- **Task instructions**:
Nothing but the lines from the one containing "Model this object" down to the one containing "Piece to build", both included, should be echoed, and each exactly as it stands.

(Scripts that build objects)
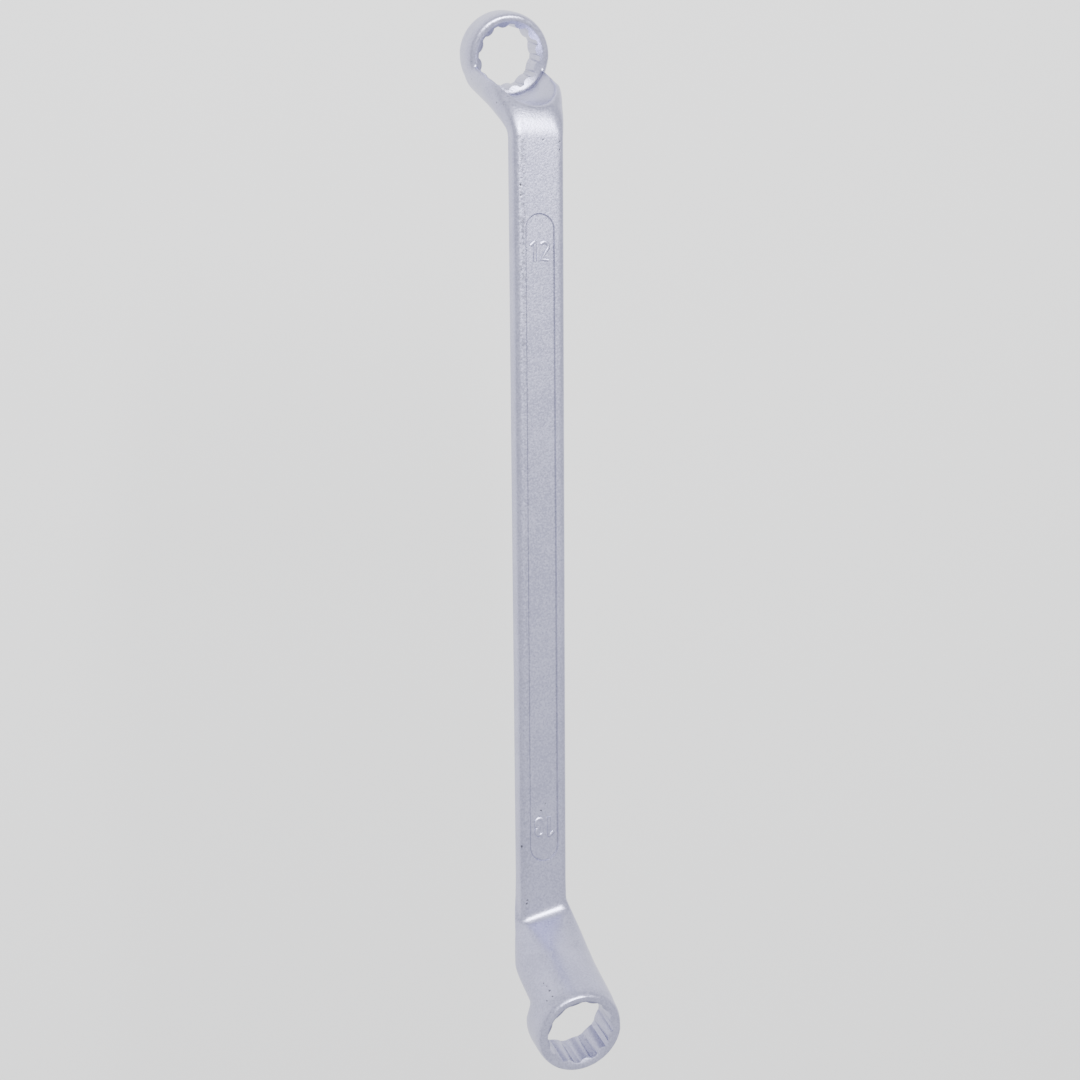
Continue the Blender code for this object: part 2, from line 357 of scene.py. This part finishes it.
def clearance_profile(head):
    """Half section of what is cut away, from behind the ring to in front of its working face."""
    half = head.ring_height / 2
    sink = countersink_radius(head)
    waist = tooth_radius(head) - CORE_UNDERSIZE
    face_slope, back_slope = tan(head.face_sink_angle), tan(BACK_SINK_ANGLE)
    face_depth, back_depth = (sink - waist) / face_slope, (sink - waist) / back_slope
    mouth = sink + STEP_PAST_FACE * back_slope
    widest = sink + RELIEF_MARGIN
    climb = RELIEF_HEIGHT - STEP_PAST_FACE
    axis = climb / sqrt(1 - (mouth / widest)**2)
    bowl_foot = -half - STEP_PAST_FACE
    bowl = []
    for i in range(RELIEF_STATIONS + 1):
        angle = asin(climb / axis) * i / RELIEF_STATIONS
        bowl.append((widest * cos(angle), bowl_foot - climb + axis * sin(angle)))
    return ([(widest, bowl_foot - climb - RELIEF_HEADROOM)] + bowl + [
        (waist, back_depth - half), (waist, half - face_depth),
        (sink + OVERRUN * face_slope, half + OVERRUN)])


for head in HEADS:
    clearance = turned(f"clearance_{head.name}", clearance_profile(head), ring_placement(head))
    work(spanner, "DIFFERENCE", clearance)

# The forged skin. The dies leave a soft round where the neck runs into the ring and along every
# edge, so the blank is made one even skin and eased, most of all round the foot of each ring.

SKIN_GRAIN = 0.28 * MM
EASY_ROUNDS = 5
SOFT_ROUNDS = 60
SOFT_REACH = 5 * MM
RELIEF_SOFT_REACH = 3 * MM
RELIEF_SOFT_BELOW = 11 * MM
SHANK_CLEAR = 3 * MM
FLAT_LIMIT = radians(1.5)

finish_with(spanner, "REMESH", mode="VOXEL", voxel_size=SKIN_GRAIN, adaptivity=0)

into_ring = {head: ring_placement(head).inverted() for head in HEADS}


def softness(point):
    """1 where neck and ring meet and where the relief runs out on the neck, and 0 elsewhere."""
    head = SMALL if point.x < 0 else LARGE
    local = into_ring[head] @ point
    radius = sqrt(local.x**2 + local.y**2)
    if local.x > 0:
        return 0
    if local.z < -RELIEF_SOFT_BELOW and radius < ring_radius(head):
        off_relief = abs(radius - countersink_radius(head) - RELIEF_MARGIN)
        return max(0, 1 - off_relief / RELIEF_SOFT_REACH)
    if radius < land_radius(head):
        return 0
    return max(0, 1 - abs(radius - ring_radius(head)) / SOFT_REACH)


soft = spanner.vertex_groups.new(name="foot_of_ring")
for vertex in spanner.data.vertices:
    weight = softness(vertex.co)
    if weight > 0:
        soft.add([vertex.index], weight, "REPLACE")
finish_with(spanner, "SMOOTH", factor=0.5, iterations=SOFT_ROUNDS, vertex_group=soft.name)
finish_with(spanner, "SMOOTH", factor=0.5, iterations=EASY_ROUNDS)

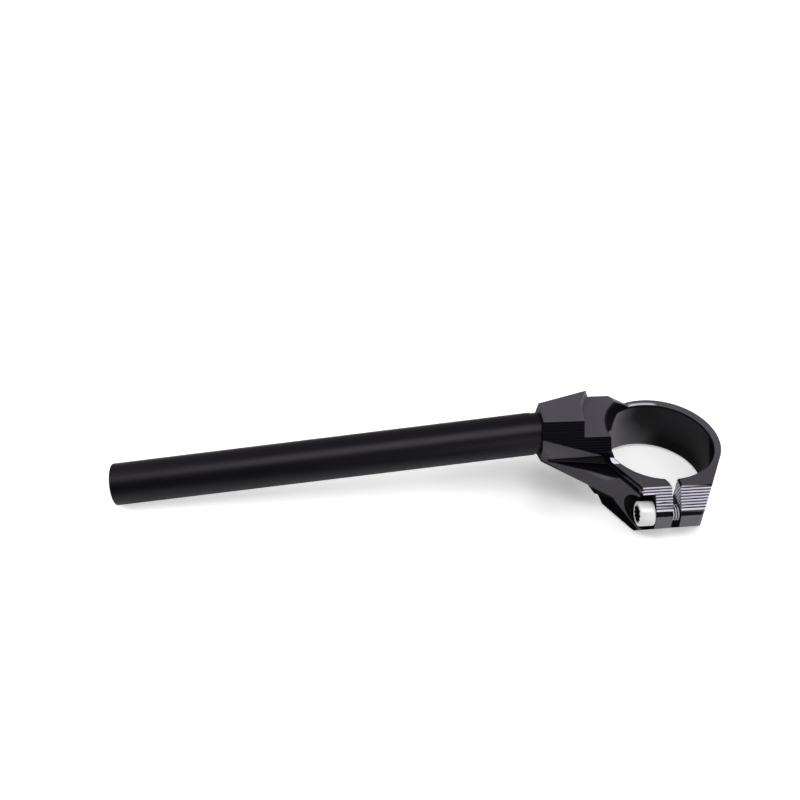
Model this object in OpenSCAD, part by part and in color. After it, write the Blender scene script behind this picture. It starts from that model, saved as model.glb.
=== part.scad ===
// Clip-on handlebar: a milled fork clamp with a bar tube in its boss and one pinch screw.
// The origin is the middle of the fork bore and Z is its axis. The bar leaves toward -X and
// the pinch slit faces -Y. All sizes are millimetres. The modules count z from the bottom face.

/* [Node] */
// Piece to build

/* [Fork ring] */
// Diameter of the fork bore
bore_d = 56; // [50:0.5:57]
// Height of the ring from bottom face to top face
ring_h = 28; // [27:0.5:32]
// Diameter of the round outside of the ring, whose centre lies a little behind the bore's
ring_d = 63; // [62.6:0.2:70]
// Chamfer on the rims of the fork bore
bore_cham = 0.6; // [0.2:0.1:1]
// Width of the pinch slit
slit_w = 4.2; // [3:0.1:5]

/* [Pinch lugs] */
// Angle the left flank closes in by, seen from above
flank_a = 30.5; // [28:0.5:33]
// Depth of the top edge of the lugs in front of the fork axis
lug_top_y = 33.2; // [32.8:0.1:34]
// Depth of the lowest milling step in front of the fork axis
lug_nose_y = 41.8; // [41:0.1:43]
// Milling steps on the face of the lugs
lug_steps = 9; // [6:1:12]
// Vertical size of one milling step on the lugs
lug_step_h = 1.04; // [0.8:0.01:1.1]
// Height of the plain chin under the steps
chin_h = 9.7; // [8.5:0.1:10.5]

/* [Bar boss] */
// Height of the boss top above the top face of the ring
boss_rise = 17.6; // [17.4:0.1:20]
// Height of the nut relief above the top face of the ring
relief_rise = 9.4; // [8:0.1:10]
// Diameter of the nut relief around the fork axis
relief_d = 82.8; // [82:0.2:84]
// Distance of the boss end face from the fork axis
boss_end = 62.2; // [61:0.1:66]
// Milling steps down the front of the boss
boss_steps = 14; // [10:1:15]

/* [Bar tube] */
// Outside diameter of the bar tube
tube_d = 22; // [20:0.1:22.2]
// Wall of the bar tube
tube_wall = 3; // [2:0.1:5]
// Length of the bar tube
tube_len = 238; // [120:1:260]
// Diameter of the turned-down end that sits in the boss
spigot_d = 21.2; // [19:0.1:21.6]
// Length of the turned-down end, which shows as a neck beside the boss
spigot_len = 20.4; // [20.2:0.1:24]
// Angle the bar drops away from the clamp
droop = 8; // [7:0.1:8.5]
// Angle the bar sweeps back from the clamp
sweep = 1.4; // [0:0.1:3]
// Radial room between tube and socket
tube_gap = 0.02; // [0.01:0.01:0.05]

/* [Pinch screw] */
// Nominal diameter of the pinch screw
screw_d = 8; // [7:0.5:8]
// Diameter of the screw head
head_d = 12.4; // [12:0.1:13.4]
// Height of the screw head
head_h = 7.6; // [7:0.1:9]
// Length of the screw below its head
screw_len = 24; // [18:0.5:24]
// Diameter of the splined recess in the head, across its grooves
recess_d = 6.2; // [5:0.1:7]
// Depth of the splined recess
recess_depth = 4; // [3:0.5:5]
// Diameter of the pocket the head sits in
pocket_d = 18.2; // [17:0.2:18.6]

/* [Hidden] */
$fn = 96;
big = 200;
bore_r = bore_d / 2;
ring_r = ring_d / 2;
boss_top = ring_h + boss_rise;
relief_z = ring_h + relief_rise;
// the steps of the left flank: heights, then distances of their walls from the fork axis
step1_drop = 1.4;
step2_drop = 3.3;
step1_z = ring_h - step1_drop;
step2_z = ring_h - step2_drop;
wall1_d = ring_r - 0.1;
wall2_d = ring_r + 0.9;
flank_d = ring_r + 2;
// the outside of the ring lies off the bore's centre, thicker at the back and the right
ring_off = [0.9, 1.35];
right_a = 27.9;
right_d = ring_r + ring_off[0] * cos(right_a) - ring_off[1] * sin(right_a);
// grooves of the splined recess
groove_depth = 0.8;
groove_w = 1.5;
// front face of the lugs
lug_tread = (lug_nose_y - lug_top_y) / lug_steps;
lug_lean = lug_tread * 0.25;
face_turn = 1.6;
nose_top_z = ring_h - lug_steps * lug_step_h;
brow_y = lug_nose_y + 0.95;
brow_z = nose_top_z - 2.2;
chin_y = brow_y + 0.5;
chin_z = nose_top_z - chin_h;
// front face of the boss
boss_face_y = 2.6;
boss_slope = 0.41;
boss_step_h = (boss_top - step1_z - 0.5) / boss_steps;
boss_tread = boss_step_h * boss_slope;
boss_lean = boss_tread * 0.25;
// bar axis: passes this point and falls toward -X
bar_y = 5.2;
bar_z = boss_top - 12;
bar_x = -45.2;
// pinch screw axis and the face its head rests on
screw_y = 37.2;
screw_z = ring_h / 2 - 0.5;
seat_x = -10.5;
slit_x = 0.2;
slit_cham = 0.9;
shelf_z = nose_top_z + 5 * lug_step_h - 0.2;

// bottom corner of the left flank, where a line touches the round outside of the ring
flank_end = -flank_d * [cos(flank_a), sin(flank_a)];
to_ring = ring_off - flank_end;
touch_a = atan2(to_ring[1], to_ring[0]) + asin(ring_r / norm(to_ring));
touch_len = sqrt(to_ring * to_ring - ring_r * ring_r);
flank_touch = flank_end + touch_len * [cos(touch_a), sin(touch_a)];

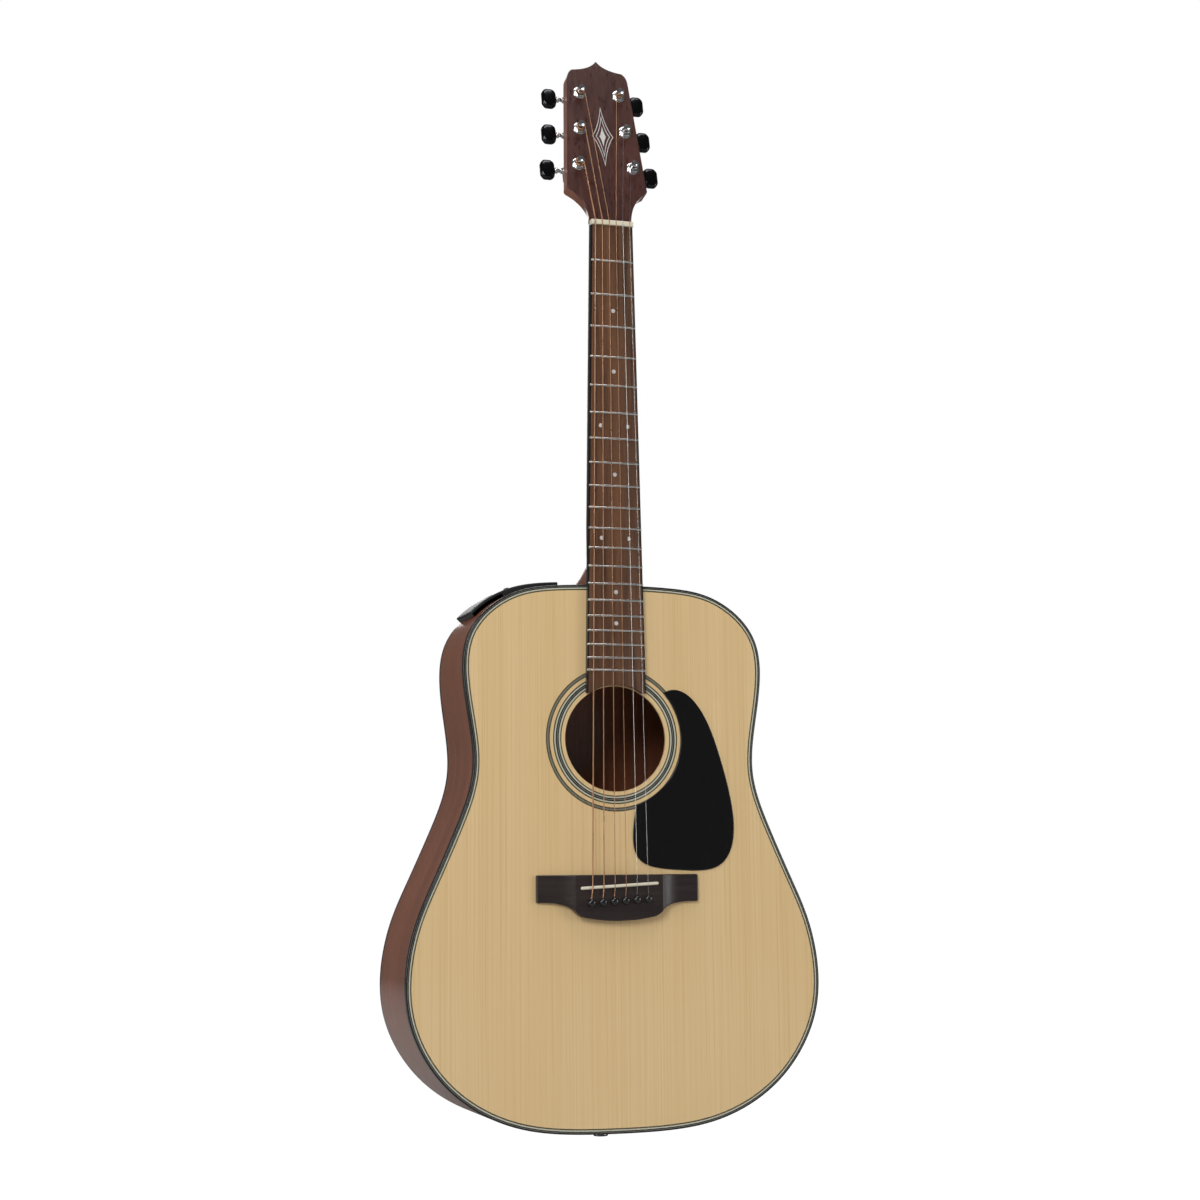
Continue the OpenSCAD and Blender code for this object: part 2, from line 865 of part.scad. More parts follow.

- **Written reply**:
Model this object in OpenSCAD, part by part and in color. After it, write the Blender scene script behind this picture. It starts from that model, saved as model.glb.
=== part.scad ===
// Clip-on handlebar: a milled fork clamp with a bar tube in its boss and one pinch screw.
// The origin is the middle of the fork bore and Z is its axis. The bar leaves toward -X and
// the pinch slit faces -Y. All sizes are millimetres. The modules count z from the bottom face.

/* [Node] */
// Piece to build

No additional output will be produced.